Since R.hint_on_device alters the interpretation of its inputs, R.hint_on_device(arg, "cuda") would state that the argument arg was already on "cuda" when provided by the caller.
Does the normalization need depend on the global_info?

Having the normalization of an expression depend on non-local information seems likely to surprise users. (e.g. Mutating a tensor would result in normalization of operations using that tensor, which as written would then default to the vdevice in global_info instead of any previously-provided R.Tensor annotations.)

Can the normalization be based on the operator arguments instead? I’m picturing the following rules which would avoid this issue.

  1. If all arguments have the same `VDevice` annotation, then the
     result should have that `VDevice` annotation.

  2. If arguments have inconsistent `VDevice`, (e.g. `R.add(a,b)`,
     where `a` is on `tvm.cuda()` and `b` is on `tvm.cpu()`), then
     raise an error.

  3. If some arguments lack a `VDevice` annotation, then the result
     does not have a `VDevice` annotation.

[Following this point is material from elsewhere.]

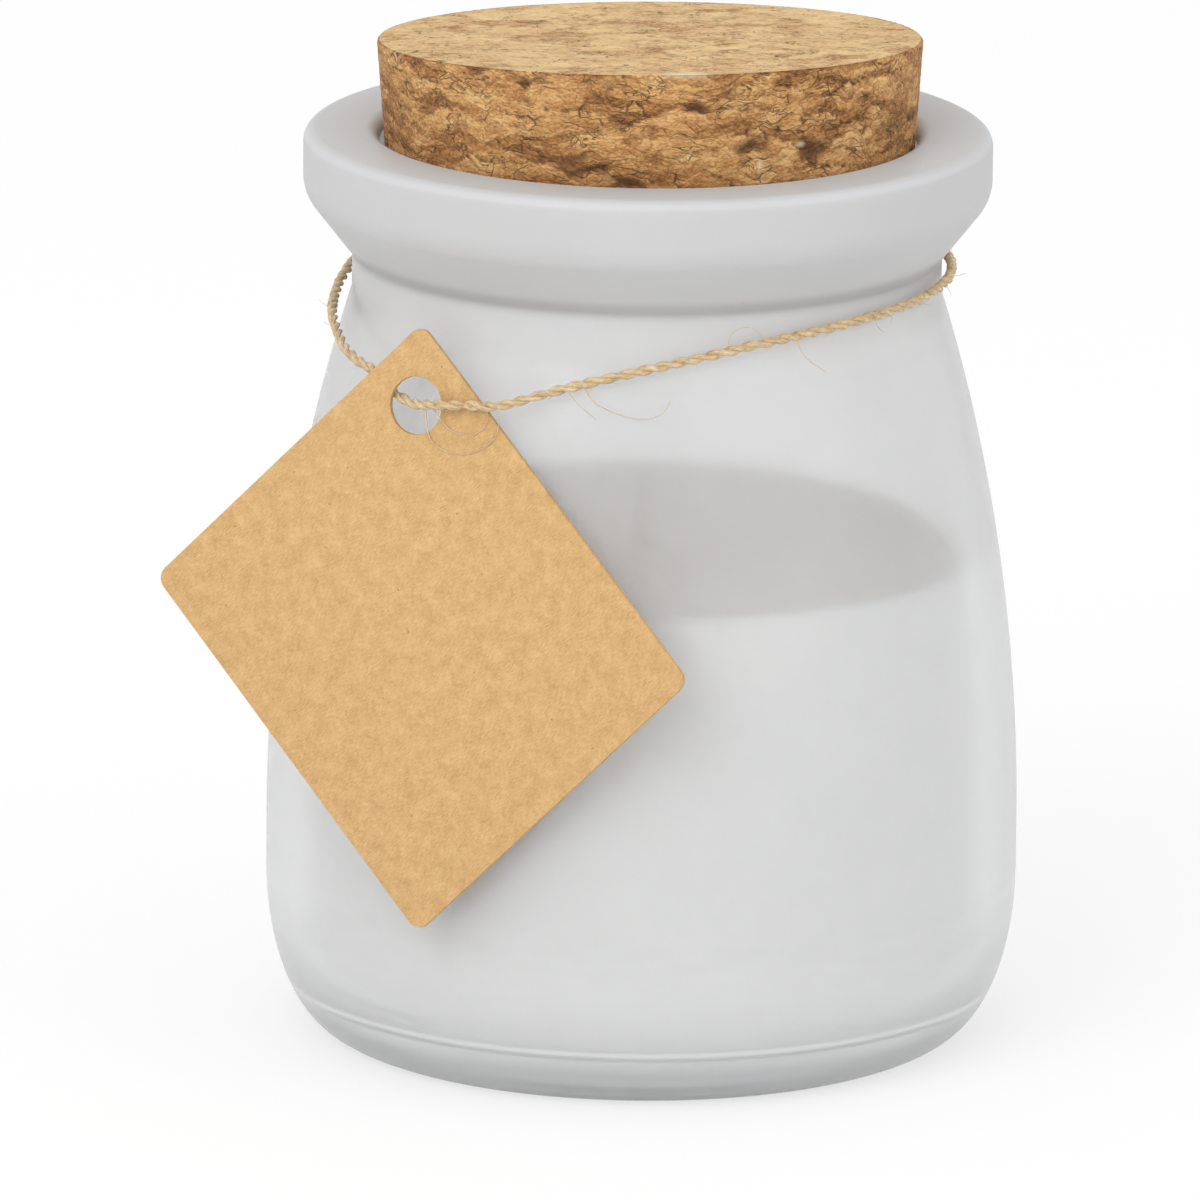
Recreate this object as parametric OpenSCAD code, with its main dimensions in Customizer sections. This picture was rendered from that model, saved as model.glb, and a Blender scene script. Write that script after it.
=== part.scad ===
// Frosted glass jar with a cork stopper. It holds a poured candle, and a card tag hangs on a
// twine tied round its neck. +Z is up and the jar stands on Z = 0, centred on the Z axis.
// Azimuths are measured from the front, -Y, and grow towards +X.

/* [Glass jar] */
// Outer diameter of the body at its widest
body_d = 66; // [55:1:80]
// Height of the glass from the table to the top of the rim
jar_h = 80.2; // [66:0.1:95]
// Wall of the body and the shoulder
wall = 2.6; // [1.8:0.1:3]
// Thickness of the glass under the candle, at the foot
floor_t = 4.4; // [3:0.1:7]

/* [Heel and foot] */
// How far the heel draws in from the body to the foot
heel_w = 6.4; // [3:0.1:10]
// Width of the ring that the jar stands on
foot_w = 2.5; // [1:0.5:5]
// Height of the hollow pushed up under the jar
pushup_h = 1.6; // [0.6:0.1:2.4]
// Height of the rounded heel outside
heel_h = 14.2; // [8:0.1:16]
// Width of the rounded corner inside, where floor meets wall
inner_heel_w = 4.5; // [2:0.5:7]
// Height of the rounded corner inside
inner_heel_h = 7; // [3:0.5:9]
// Height at which the side starts to draw in towards the shoulder
belly_h = 18.5; // [16:0.5:26]

/* [Lip and mouth] */
// Bore of the mouth
mouth_d = 46.8; // [38:0.2:50]
// Glass between the mouth's bore and the outside of the neck
neck_wall = 2.3; // [2:0.1:3.5]
// How far the lip stands out from the neck
lip_reach = 4.3; // [3:0.1:4.8]
// Height of the straight neck between shoulder and lip
neck_h = 3; // [2:0.1:5]
// Depth of the lip from the top of the rim to the neck
lip_h = 11.2; // [9:0.1:13]
// Flare of the underside of the lip from the vertical, in degrees
lip_flare = 38; // [32:1:50]
// Radius of the bulge under the lip
lip_bulge_r = 3.7; // [2:0.1:5]
// Radius of the outer edge of the rim
rim_outer_r = 1.2; // [0.8:0.1:3.2]
// Radius of the inner edge of the rim
rim_inner_r = 1.2; // [0.5:0.1:1.5]

/* [Cork stopper] */
// Whole height of the stopper
cork_h = 18; // [14:0.5:26]
// How far the stopper stands above the rim
cork_proud = 7.9; // [6:0.1:12]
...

How does relax.op.to_device handle targets that share a TargetKind?

Currently, the RFC states that a vm.builtin.to_device will be generated whenever the source and target vdevices are not the same. Because multiple targets may use the same underlying device (e.g. Both "cuda" and "nvptx" generate code that aruns on the kDLCUDA device type), this could result in unnecessary copies. Can we instead generate a to_device only when the vdevice->target->GetTargetDeviceType() or the vdevice->vdevice_id differs?